Parents are generally in the stage of their lives that they want to realize and pass on their world view and values (midlife). They do so by means of work and other activities, but also through their children, who are supposed to be a “mirror of themselves”. Children, on the other hand, are in their dependent stage of life, in which they acquire and internalize ideas and concepts about the world, primarily from those who raise them (i.e. their parents). Only when they reach young adulthood do they adopt a more reflexive and often critical stance on their upbringing, and develop personhood on their own. This dynamic establishes the hierarchical and often conflict-prone relationship between parents and children. But with fewer children, parents increasingly focus their attention and care on the offspring they do have, burdening children with their emotional projection and ambitions. And this provides tangible benefits for their offspring, as differences in parenting have been proven to cause wide social divisions among children (e.g. school results, future income, socio-emotional functioning). As children have become a(n) (emotional) luxury instead of a(n) (economic) necessity, children now have a more serious childhood, in which feel an increased pressure achieve success and act as their parents prefer.
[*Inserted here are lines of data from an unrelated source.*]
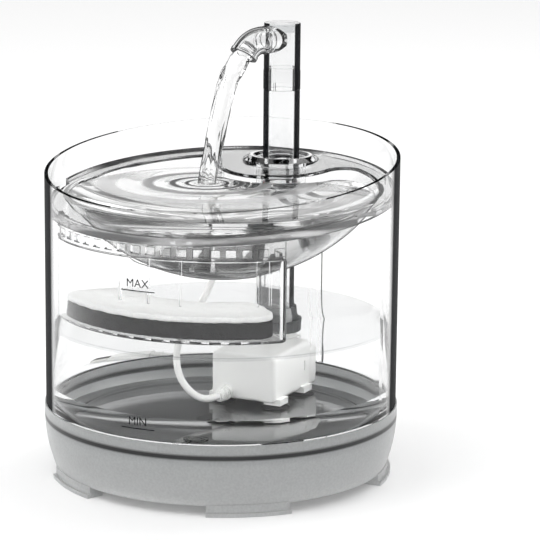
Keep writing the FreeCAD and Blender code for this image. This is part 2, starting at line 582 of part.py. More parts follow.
def coil_wire(entry, heading):
    """Two flat layers of half-turn arcs: winds in, climbs a layer at the middle, winds out."""
    forward = V(heading.x, heading.y, 0).normalize()
    inward = V(-forward.y, forward.x, 0)
    centre = entry + inward * COIL_OUTER_R

    def place(x, y, z):
        return centre - inward * x + forward * y + V(0, 0, z)

    edges = []
    x, sign, z = COIL_OUTER_R, 1, 0.0
    radius = COIL_OUTER_R
    for step in range(COIL_HALF_TURNS):
        hub = x - sign * radius
        edges.append(arc(place(x, 0, z), place(hub, sign * radius, z), place(hub - sign * radius, 0, z)))
        x, sign, radius = hub - sign * radius, -sign, radius - COIL_STEP
    climb = math.hypot(radius, COIL_RISE / 2)
    hub = x - sign * radius

    def climb_point(turn):
        """Two quarter circles in tilted planes, which meet halfway up."""
        share = 1 - math.cos(math.radians(turn))
        return place(x - sign * radius * share, sign * climb * math.sin(math.radians(turn)),
                     COIL_RISE / 2 * share)

    edges.append(arc(climb_point(0), climb_point(45), climb_point(90)))
    edges.append(arc(climb_point(90), climb_point(135), climb_point(180)))
    x, sign, z = hub - sign * radius, -sign, COIL_RISE
    for step in range(COIL_HALF_TURNS - 1):
        radius += COIL_STEP
        hub = x - sign * radius
        edges.append(arc(place(x, 0, z), place(hub, sign * radius, z), place(hub - sign * radius, 0, z)))
        x, sign = hub - sign * radius, -sign
    radius += COIL_STEP
    hub = x - radius
    eighth = radius / math.sqrt(2)
    edges.append(arc(place(x, 0, z), place(hub + eighth, eighth, z), place(hub, radius, z)))
    return Part.Wire(edges), place(hub, radius, z), inward


def least_gap(wire, diameter):
    """Nearest approach of the cord to itself, on points about 1.5 mm apart."""
    points = wire.discretize(Distance=1.5)
    skip = int(3 * diameter / 1.5) + 2
    near = min((a - b).Length for i, a in enumerate(points) for b in points[i + skip:])
    return near - diameter


def tail_route(start, heading):
    """From the coil's last turn down beside it to the plug."""
    down = V(0, 0, -1.0)
    return [start, start + heading * 10, start + heading * 21 + down, start + heading * 31 + down]


def plug_frame(route):
    """Place for a piece modelled along +X from the cord's end."""
    heading = (route[-1] - route[-2]).normalize()
    spin = math.degrees(math.atan2(heading.y, heading.x))
    return FreeCAD.Placement(route[-1], FreeCAD.Rotation(V(0, 0, 1), spin))


def plug_body(frame):
    """Moulded grip with a tapered cord relief."""
    grip = box(9.0, 32.0, -7.8, 7.8, -4.4, 4.4)
    grip = grip.makeFillet(2.2, [e for e in grip.Edges if e.BoundBox.XLength > 20])
    relief = Part.makeCone(2.4, 3.9, 9.2, V(0, 0, 0), V(1, 0, 0))
    rings = [Part.makeCylinder(4.2, 0.9, V(x, 0, 0), V(1, 0, 0)) for x in (2.4, 4.8, 7.2)]
    body = grip.fuse([relief] + rings)
    body.Placement = frame
    return body


def plug_shell(frame):
    """Open metal shell of a type A plug, with its contact tongue inside."""
    shell = box(32.0, 44.5, -6.0, 6.0, -2.25, 2.25).cut(box(32.6, 46.0, -5.7, 5.7, -1.95, 1.95))
    windows = [box(36.5, 39.0, y - 1.2, y + 1.2, 1.5, 3.0) for y in (-2.9, 2.9)]
    tongue = box(32.5, 43.8, -5.4, 5.4, -1.95, 0.0)
    shell = shell.cut(windows).fuse(tongue)
    shell.Placement = frame
    return shell


def pump_gland():
    """Tapered relief where the cord leaves the pump's face."""
    cone = Part.makeCone(3.4, 2.4, 10.0, V(-9, PUMP_FRONT_Y, GLAND_Z), V(0, -1, 0))
    rings = [Part.makeCylinder(3.9 - 0.3 * k, 1.1, V(-9, PUMP_FRONT_Y - 2.0 - 2.6 * k, GLAND_Z), V(0, -1, 0))
             for k in range(3)]
    return cone.fuse(rings)


def cord_grommet():
    """Soft bush in the tank's back wall, with a flange on each side."""
    out = polar(1, GROMMET_DEG)
    inside = polar(TANK_R - TANK_WALL - 2.0, GROMMET_DEG, GROMMET_Z)
    neck = Part.makeCylinder(3.55, TANK_WALL + 4.2, inside, out)
    inner = Part.makeCylinder(5.4, 1.7, inside, out)
    outer = Part.makeCylinder(5.4, 1.9, inside + out * (TANK_WALL + 2.3), out)
    body = neck.fuse([inner, outer])
    wall = rod(TANK_R + 0.02, 90, 130).cut(rod(TANK_R - TANK_WALL - 0.02, 89, 131))
    hole = Part.makeCylinder(3.56, 30, inside - out * 5, out)
    return body.cut(wall.cut(hole))


def save_cord():
    """The supply cord, in the order of its length, and the plug at its end."""
    inside = rounded_route("cord_inside", inside_route())
    save("cord_inside", cord_tube("cord_inside", inside, CORD_D))
    route = outside_route()
    outside = rounded_route("cord_outside", route)
    save("cord_outside", cord_tube("cord_outside", outside, CORD_D))
    coil, coil_end, heading = coil_wire(route[-1], route[-1] - route[-2])
    tail_points = tail_route(coil_end, heading)
    tail = rounded_route("cord_tail", tail_points)
    whole = Part.Wire(coil.Edges + tail.Edges)
    save("cord_coil", cord_tube("cord_coil", whole, CORD_D))
    print("coil gap", round(least_gap(coil, CORD_D), 2),
          "cord outside the tank", round(outside.Length + whole.Length))
    frame = plug_frame(tail_points)
    save("usb_plug_body", plug_body(frame))
    save("usb_plug_shell", plug_shell(frame))


def main():
    os.makedirs("parts", exist_ok=True)
    save("base_shell", base_shell())
    save("base_deck", base_deck())
    save("base_plate", base_plate())
    save("base_screws", base_screws())
    save("tank", tank())
    save("drinking_tray", drinking_tray())
    save("drain_comb", drain_comb())
    save("filter_box", filter_box())
    save("filter_carbon", filter_pad(BOX_BOTTOM_Z + BOX_WALL + 0.3, CARBON_TOP_Z, 0.5))
    save("filter_cotton", filter_pad(CARBON_TOP_Z + 0.02, COTTON_TOP_Z, 0.5))
    save("riser_tube", riser_tube())
    save("riser_collar", riser_collar())
    save("riser_seal", ring_seal(8.15, 0.54, 122.0))
    save("faucet_stem", faucet_stem())
    save("faucet_seal", ring_seal(8.65, 0.64, 132.0))
    save("faucet_head", faucet_head())
    save("spout", spout())
    save("faucet_cap", faucet_cap())
    save("pump_housing", pump_housing())
    save("pump_cover", pump_cover())
    save("pump_foam", pump_foam())
    save("pump_stator", pump_stator())
    save("pump_magnet", pump_magnet())
    save("pump_impeller", pump_impeller())
    save("pump_shaft", pump_shaft())
    save("pump_bushes", pump_bushes())
    save("pump_cups", suction_cups())
    save("pump_gland", pump_gland())
    save("cord_grommet", cord_grommet())
    save_cord()


main()
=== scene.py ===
"""Looks of the pet water fountain: clear mouldings, frosted base, felt and foam pads,
water in the tank and bowl, the falling stream, the level marks and the supply cord.

Metres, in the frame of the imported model: +Z up, drinking side at -Y, column at +Y.
"""

import bmesh
import bpy
import math
from mathutils import Matrix, Vector, noise


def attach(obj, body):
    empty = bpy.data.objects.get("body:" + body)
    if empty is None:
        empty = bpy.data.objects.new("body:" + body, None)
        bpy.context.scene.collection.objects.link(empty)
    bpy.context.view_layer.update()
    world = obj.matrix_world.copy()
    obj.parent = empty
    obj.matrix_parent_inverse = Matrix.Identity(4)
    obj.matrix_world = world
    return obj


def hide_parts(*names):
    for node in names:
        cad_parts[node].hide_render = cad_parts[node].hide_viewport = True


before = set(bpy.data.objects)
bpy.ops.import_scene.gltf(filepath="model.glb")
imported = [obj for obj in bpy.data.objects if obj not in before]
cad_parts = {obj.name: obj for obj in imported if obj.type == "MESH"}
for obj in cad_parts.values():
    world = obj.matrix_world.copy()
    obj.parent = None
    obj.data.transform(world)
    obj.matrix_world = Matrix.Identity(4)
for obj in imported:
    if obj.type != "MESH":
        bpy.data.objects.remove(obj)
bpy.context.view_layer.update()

MM = 0.001

# Places that the construction gives, in metres
COLUMN = Vector((0.0, 0.0652, 0.0))
SPOUT_TURN = math.radians(-22.0)
SPOUT_Z, ELBOW_START, ELBOW_R = 0.2039, 0.0142, 0.0136
ELBOW_END = math.radians(55.0)
TANK_R, TANK_INNER_R = 0.085, 0.0815
TANK_FLOOR, TANK_FOOT_R, TANK_FOOT_CORNER = 0.0256, 0.0705, 0.0105
BOWL_INNER_R, BOWL_CENTRE_Z = 0.090, 0.188
BOWL_HUB = Vector((0.0, -0.055))
ISLAND_R, POCKET_R = 0.032, 0.009
BASE_TOP = 0.0348
CORD_D = 0.0034

# Water levels, and the gap that keeps the water off the plastic
BOWL_LEVEL, TANK_LEVEL = 0.1364, 0.0742
WATER_GAP = 0.25 * MM

# Waves in the bowl: where the stream lands, the first ring's radius, how fast rings widen
RIPPLE_AT = Vector((-0.0182, 0.0195))
RIPPLE_FIRST, RIPPLE_GROWTH = 17 * MM, 0.534
RIPPLE_HEIGHT, RIPPLE_REACH = 0.3 * MM, 52 * MM

# The cord's route, in millimetres
GLAND_Z = 31.5
GROMMET_DEG, GROMMET_Z = -165.0, 112.0
COIL_OUTER_R, COIL_STEP, COIL_HALF_TURNS, COIL_RISE = 28.0, 1.975, 9, 3.95
COIL_POINTS = 8

# Level marks: the height of each line of letters, their size and the line under them
MARK_MAX_Z, MARK_MIN_Z = 0.1065, 0.0420
LETTER_SIZE, MARK_THICK = 5.4 * MM, 0.04 * MM
LINE_HALF, LINE_LOW, LINE_HIGH = 8.6 * MM, -1.9 * MM, -1.45 * MM

# Strength of the sky behind a matt bounce: in the open, and past a clear wall
OPEN_LIGHT, INSIDE_LIGHT = 0.8, 3.3

# Dark studio flags that glass picks up: their level, and where the upright pair stands
DARK_FLAG = 0.03
SIDE_FLAG_TOWARDS = (0.9017, 0.4324, 0.0)

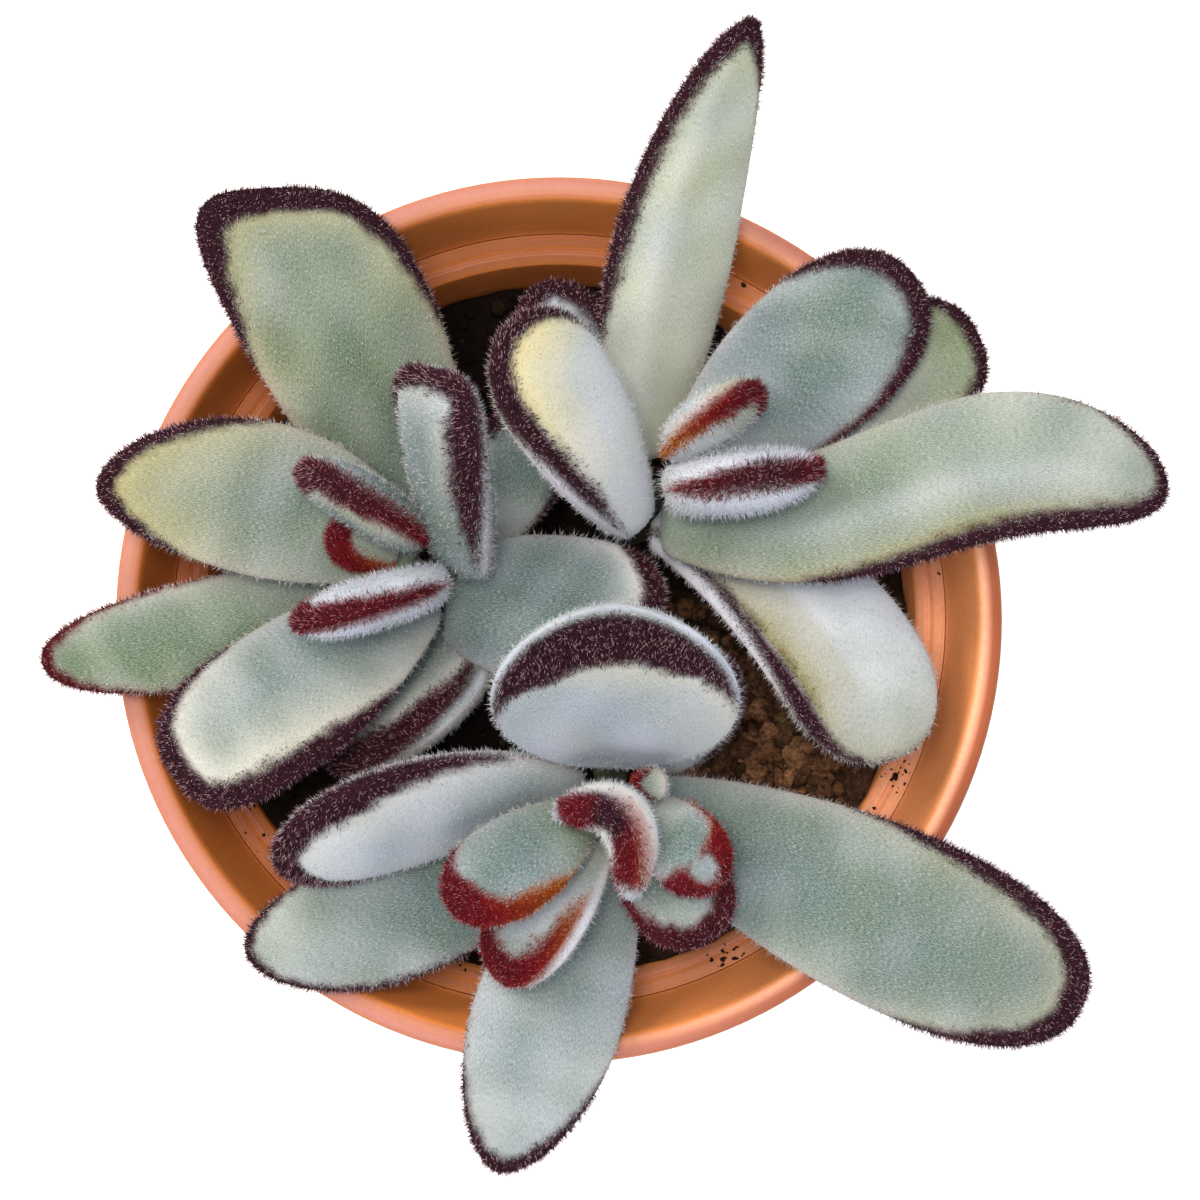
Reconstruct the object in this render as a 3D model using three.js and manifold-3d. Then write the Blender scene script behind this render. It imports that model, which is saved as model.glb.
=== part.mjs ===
// A potted panda plant (Kalanchoe tomentosa): three felted stems with thick, spoon-shaped leaves, in a
// moulded flower pot filled with potting mix. Millimetres, +Z up. The origin is the middle of the pot's
// underside. Each leaf is its own closed body that stops just short of the stem it grows from.
import * as THREE from "three";
import { mergeVertices } from "three/addons/utils/BufferGeometryUtils.js";
import Module from "manifold-3d";

const wasm = await Module();
wasm.setup();

// ---------------------------------------------------------------- driving dimensions

const GAP = 0.32; // clearance between pieces that touch on the real plant

const POT = {
  rimRadius: 55, // outside of the collar at the top
  height: 100,
  collarHeight: 20,
  collarStep: 4.4, // how far the collar stands out from the body below it
  collarTaper: 1.2, // how much narrower the collar is at its lower edge
  baseRadius: 37,
  baseEdge: 0.8, // bevel round the underside
  wall: 2.4,
  floor: 4,
  floorFillet: 1.8, // slope between floor and wall inside
  lipRadius: 52.2, // inner edge of the flat lip
  lipFall: 0.6, // bevel at that edge
  ledgeOuterRadius: 48.9,
  ledgeInnerRadius: 45.2,
  ledgeDepth: 14, // from the lip down to the outside of the inner ledge
  ledgeFall: 1.6, // how far the ledge slopes down to its inner edge
  ledgeGroove: 0.3, // depth of the groove that runs round the middle of the ledge
  edgeRadius: 1.2, // rounding of the collar's outer edge
  segments: 72,
  holeRadius: 4,
  holeSides: 16,
  holeCircle: 21,
  holes: 6,
};

const SOIL = {
  top: 79, // mean height of its surface
  slope: 0.16, // it lies lower towards +Y
  lump: 0.9, // height of its larger lumps
  smallLump: 0.54,
  segments: 40,
  rings: 9,
};

const STEM = {
  sides: 10,
  rings: 7,
  baseRadius: 3.4,
  topRadius: 2.4,
  buried: 20, // length that stands in the soil
  leanPower: 1.4, // more than 1 keeps the foot of the stem upright
  bud: 3, // height of the round growing tip
};

// Each stem goes from a point at the soil's surface to its growing tip.
const STEMS = {
  stem_west: { foot: [-11, 4], tip: [-14, 6.5, 102] },
  stem_east: { foot: [9, 12], tip: [12, 16, 103] },
  stem_south: { foot: [6, -17], tip: [7, -22, 106] },
};

// What a leaf has unless its own row says otherwise.
const LEAF = {
  thick: 4.4,
  bow: 2, // height of the arch of its middle line over the straight line from root to tip
  sway: 0, // sideways bend of that line, to the left seen from the root
  snake: 0, // sideways S-bend of that line, first to the left
  roll: 0, // degrees by which its left margin is turned up
  cup: 0, // how far the margins stand above the middle of the upper face
  widest: 0.62, // where it is widest, from 0 at the root to 1 at the tip
  neck: 0.3, // width at the root, as a share of the full width
  blunt: 2.1, // 2 is a round tip, less is more pointed
};

const LEAF_RINGS = 9;
const LEAF_SIDES = 10;

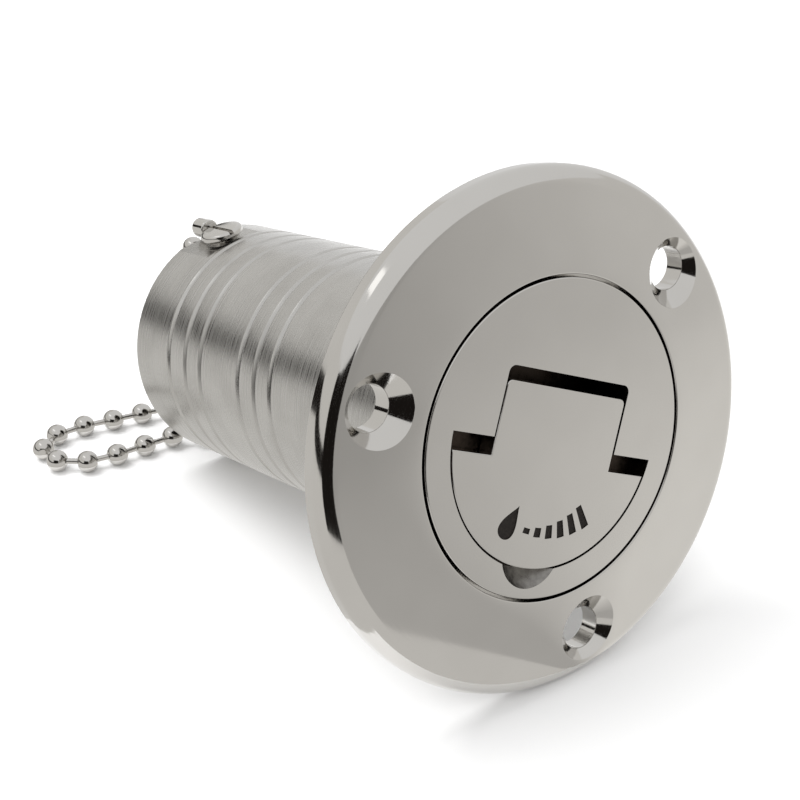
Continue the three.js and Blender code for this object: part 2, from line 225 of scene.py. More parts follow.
def turned_steel(name, lines, strength):
    """Steel as it comes off the lathe: a rougher finish with tool lines round its axis."""
    material, nodes, links, shader = new_material(name)
    point, along, radius = neck_coordinates(nodes, links)
    shader.inputs["Metallic"].default_value = 1.0
    patch = noise(nodes, links, point, 0.12, 3.0)
    links.new(tint(nodes, links, patch, (0.52, 0.51, 0.49), (0.58, 0.57, 0.55)),
              shader.inputs["Base Color"])
    total = nodes.new("ShaderNodeMath")
    total.operation = "ADD"
    links.new(along, total.inputs[0])
    links.new(radius, total.inputs[1])
    tool = noise(nodes, links, total.outputs[0], lines, 6.0, line=True)
    links.new(span(nodes, links, tool, 0.2, 0.36), shader.inputs["Roughness"])
    grain = noise(nodes, links, point, 3.5, 5.0)
    cut = bump(nodes, links, tool, strength, 0.00006)
    links.new(bump(nodes, links, grain, 0.12, 0.00003, cut), shader.inputs["Normal"])
    return material


def engraving_black():
    """Laser-darkened steel at the bottom of the engraving."""
    material, nodes, links, shader = new_material("engraving_black")
    point, _, _ = neck_coordinates(nodes, links)
    speckle = noise(nodes, links, point, 4.0, 5.0)
    links.new(tint(nodes, links, speckle, (0.010, 0.008, 0.007), (0.024, 0.020, 0.017)),
              shader.inputs["Base Color"])
    shader.inputs["Specular IOR Level"].default_value = 0.15
    links.new(span(nodes, links, speckle, 0.6, 0.8), shader.inputs["Roughness"])
    links.new(bump(nodes, links, speckle, 0.3, 0.00003), shader.inputs["Normal"])
    return material


def recess_shade_steel(name, dark, light):
    """The unpolished metal down in the cap's pocket and thumb notch, its colour darkened as painted
    shade for those hollows, with a random mottle.
    """
    material, nodes, links, shader = new_material(name)
    point, _, _ = neck_coordinates(nodes, links)
    mottle = noise(nodes, links, point, 0.8, 4.0)
    shader.inputs["Metallic"].default_value = 1.0
    # painted shade: the base colour runs between the darkened tones passed in, which stand in for
    # the shade in the hollow
    links.new(tint(nodes, links, mottle, dark, light), shader.inputs["Base Color"])
    links.new(span(nodes, links, mottle, 0.25, 0.42), shader.inputs["Roughness"])
    links.new(bump(nodes, links, mottle, 0.2, 0.00004), shader.inputs["Normal"])
    return material


def seal_rubber():
    material, nodes, links, shader = new_material("seal_rubber")
    point, _, _ = neck_coordinates(nodes, links)
    grain = noise(nodes, links, point, 3.0, 6.0)
    links.new(tint(nodes, links, grain, (0.014, 0.014, 0.015), (0.03, 0.03, 0.031)),
              shader.inputs["Base Color"])
    links.new(span(nodes, links, grain, 0.5, 0.7), shader.inputs["Roughness"])
    links.new(bump(nodes, links, grain, 0.25, 0.00004), shader.inputs["Normal"])
    return material


# ---- meshes, made in mm in the neck's frame ----
def arc(centre, radius, start, end, steps):
    """Points (r, z) of an arc between two angles in degrees."""
    found = []
    for i in range(steps + 1):
        a = math.radians(start + (end - start) * i / steps)
        found.append((centre[0] + radius * math.cos(a), centre[1] + radius * math.sin(a)))
    return found


def object_from(name, bm):
    bmesh.ops.recalc_face_normals(bm, faces=bm.faces)
    data = bpy.data.meshes.new(name)
    bm.to_mesh(data)
    bm.free()
    made = bpy.data.objects.new(name, data)
    bpy.context.scene.collection.objects.link(made)
    return made


def skin(bm, low, high):
    """Faces between two rings of vertices, where a ring on the axis is one vertex repeated."""
    sides = len(low)
    for i in range(sides):
        j = (i + 1) % sides
        corners = []
        for vert in (low[i], low[j], high[j], high[i]):
            if vert not in corners:
                corners.append(vert)
        if len(corners) > 2:
            bm.faces.new(corners)


def lathe(name, outline, sides=SIDES):
    """A closed outline of (radius, z) points turned about z."""
    bm = bmesh.new()
    rings = []
    for r, z in outline:
        if r < 1e-6:
            rings.append([bm.verts.new((0, 0, z))] * sides)
            continue
        turn = [2 * math.pi * i / sides for i in range(sides)]
        rings.append([bm.verts.new((r * math.cos(a), r * math.sin(a), z)) for a in turn])
    for low, high in zip(rings, rings[1:] + rings[:1]):
        skin(bm, low, high)
    return object_from(name, bm)


def bar(name, radius, low, high, sides=64, round_off=0.0):
    """A round bar about z, with its ends' edges rounded off."""
    outline = [(0, low), (radius - round_off, low)]
    if round_off:
        outline += arc((radius - round_off, low + round_off), round_off, -60, 0, 3)
        outline += arc((radius - round_off, high - round_off), round_off, 0, 60, 3)
    else:
        outline.append((radius, low))
        outline.append((radius, high))
    outline += [(radius - round_off, high), (0, high)]
    return lathe(name, [p for i, p in enumerate(outline) if p != outline[i - 1]], sides)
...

At the same time, children are also experiencing a lengthening of their childhood. Throughout most of Western history, the concept of a separate childhood as a stage of life was relatively absent, and children were mostly treated as imperfect adults and immature beings. Only during the influence of the Romanticism in the 18th and 19th century, childhood began to be regarded as a separate stage of life, in which children were seen as innocent beings who needed to be protected from the corruptive forces of life and a hazardous world. This coincided with the process of modernization in the West, and the rise of the dirty and hard factory life in the urban jungle. But the traditional rhythms of our daily life are seeing radical change in our post-industrial, developed economies. One consequence of this is that children increasingly refuse to take up their responsibility and move into adulthood, reflected in the fact that children live at home longer with their parents, with whom they have a more equal relationship as friends, eventually have fewer children, don’t marry, don’t take up a mortgage and buy their own house and are less interested in pursuing a traditional career path. Some have argued that because of this, their childhood is ever-expanding as they are unwilling to grow up by taking responsibility and venturing into the world (akin to the 1904 novel Peter Pan; or, the Boy Who Wouldn’t Grow Up, the protagonist of which has endless adventures in his imagined Neverland).

That brings us to our changing childhood: childhood is becoming more serious as parents increasingly focus on helping their children reach adulthood and develop their personhood, while childhood is also extended over a longer time. That has several implications. First, childhood care is increasingly being taken out of the household and into official institutions in most developed economies, a process known as “defamilisation”. As such, childhood is increasingly “rationalized”, with upbringing techniques derived from scientific insights and professional childhood care institutes. Technology also comes into play, with an increasing number of devices tracking and monitoring the upbringing of the child. As such, baby and child technology (i.e. pedagogical toys) is becoming an increasingly important part of the “life cycle technologies” that help us navigate through life.

Implications

  • New insights from neuroscience show that our brain undergoes a “rewiring” process that is not complete until approximately our 25th year, when our prefrontal cortex (responsible for planning complex cognitive behavior, personality expression, decision-making and social behavior) is fully developed. As such, a lengthened childhood provides young people with more time to develop their cognitive capabilities and personhood, instead of entering the labor market before their brain has fully developed (i.e. in their early 20s).
  • Just as the demographic process of ageing creates problems for our pension systems, the demographic transition of fewer children and changing household compositions create new problems for children who suffer from poor parenting methods.
  • To some extent, this has always been the case, as there has been persistent income inequality in which rich children stay rich and poor children poor. However, the struggle for “positional goods” (i.e. goods that are limited in supply and that money cannot buy) among the global middle classes, such as enrolling children in the best schools, or even before that, selecting a spouse that will produce the best offspring in terms of socio-economic success. This will happen especially in countries where competition to outperform is fierce, and life in urban environments and labor markets is considered to be tough, most notably in East Asian countries.